▶ TASK DIRECTIONS: Reproduce all of the data word for word.

▶ COLLECTED DATA:
-----

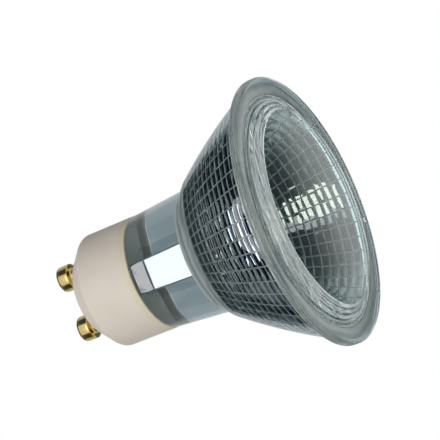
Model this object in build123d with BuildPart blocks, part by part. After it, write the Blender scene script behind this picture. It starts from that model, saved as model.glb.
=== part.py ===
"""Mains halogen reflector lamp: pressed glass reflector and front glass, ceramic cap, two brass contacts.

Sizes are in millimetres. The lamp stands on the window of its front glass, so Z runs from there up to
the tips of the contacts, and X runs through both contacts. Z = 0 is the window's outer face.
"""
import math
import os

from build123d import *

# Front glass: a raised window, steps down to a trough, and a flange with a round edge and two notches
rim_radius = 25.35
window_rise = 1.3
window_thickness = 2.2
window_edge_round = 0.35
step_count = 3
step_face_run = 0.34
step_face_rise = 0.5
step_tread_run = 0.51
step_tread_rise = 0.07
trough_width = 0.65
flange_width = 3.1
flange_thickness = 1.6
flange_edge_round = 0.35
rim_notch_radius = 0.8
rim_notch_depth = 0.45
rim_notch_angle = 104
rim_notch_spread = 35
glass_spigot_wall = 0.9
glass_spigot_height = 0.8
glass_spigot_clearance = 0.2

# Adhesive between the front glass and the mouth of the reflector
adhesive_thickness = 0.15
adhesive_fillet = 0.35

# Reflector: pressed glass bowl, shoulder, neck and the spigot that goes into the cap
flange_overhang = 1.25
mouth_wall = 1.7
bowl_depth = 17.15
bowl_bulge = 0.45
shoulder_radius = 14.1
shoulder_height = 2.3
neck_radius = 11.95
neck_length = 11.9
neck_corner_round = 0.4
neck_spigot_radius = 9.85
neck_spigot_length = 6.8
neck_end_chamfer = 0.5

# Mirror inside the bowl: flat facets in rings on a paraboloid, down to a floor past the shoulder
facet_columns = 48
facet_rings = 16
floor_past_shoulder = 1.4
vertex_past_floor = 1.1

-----

▶ FULL SOLUTION:
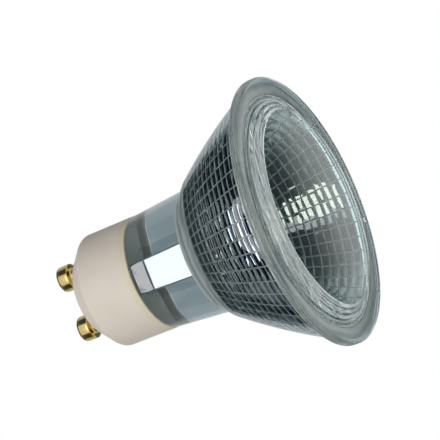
Model this object in build123d with BuildPart blocks, part by part. After it, write the Blender scene script behind this picture. It starts from that model, saved as model.glb.
=== part.py ===
"""Mains halogen reflector lamp: pressed glass reflector and front glass, ceramic cap, two brass contacts.

Sizes are in millimetres. The lamp stands on the window of its front glass, so Z runs from there up to
the tips of the contacts, and X runs through both contacts. Z = 0 is the window's outer face.
"""
import math
import os

from build123d import *

# Front glass: a raised window, steps down to a trough, and a flange with a round edge and two notches
rim_radius = 25.35
window_rise = 1.3
window_thickness = 2.2
window_edge_round = 0.35
step_count = 3
step_face_run = 0.34
step_face_rise = 0.5
step_tread_run = 0.51
step_tread_rise = 0.07
trough_width = 0.65
flange_width = 3.1
flange_thickness = 1.6
flange_edge_round = 0.35
rim_notch_radius = 0.8
rim_notch_depth = 0.45
rim_notch_angle = 104
rim_notch_spread = 35
glass_spigot_wall = 0.9
glass_spigot_height = 0.8
glass_spigot_clearance = 0.2

# Adhesive between the front glass and the mouth of the reflector
adhesive_thickness = 0.15
adhesive_fillet = 0.35

# Reflector: pressed glass bowl, shoulder, neck and the spigot that goes into the cap
flange_overhang = 1.25
mouth_wall = 1.7
bowl_depth = 17.15
bowl_bulge = 0.45
shoulder_radius = 14.1
shoulder_height = 2.3
neck_radius = 11.95
neck_length = 11.9
neck_corner_round = 0.4
neck_spigot_radius = 9.85
neck_spigot_length = 6.8
neck_end_chamfer = 0.5

# Mirror inside the bowl: flat facets in rings on a paraboloid, down to a floor past the shoulder
facet_columns = 48
facet_rings = 16
floor_past_shoulder = 1.4
vertex_past_floor = 1.1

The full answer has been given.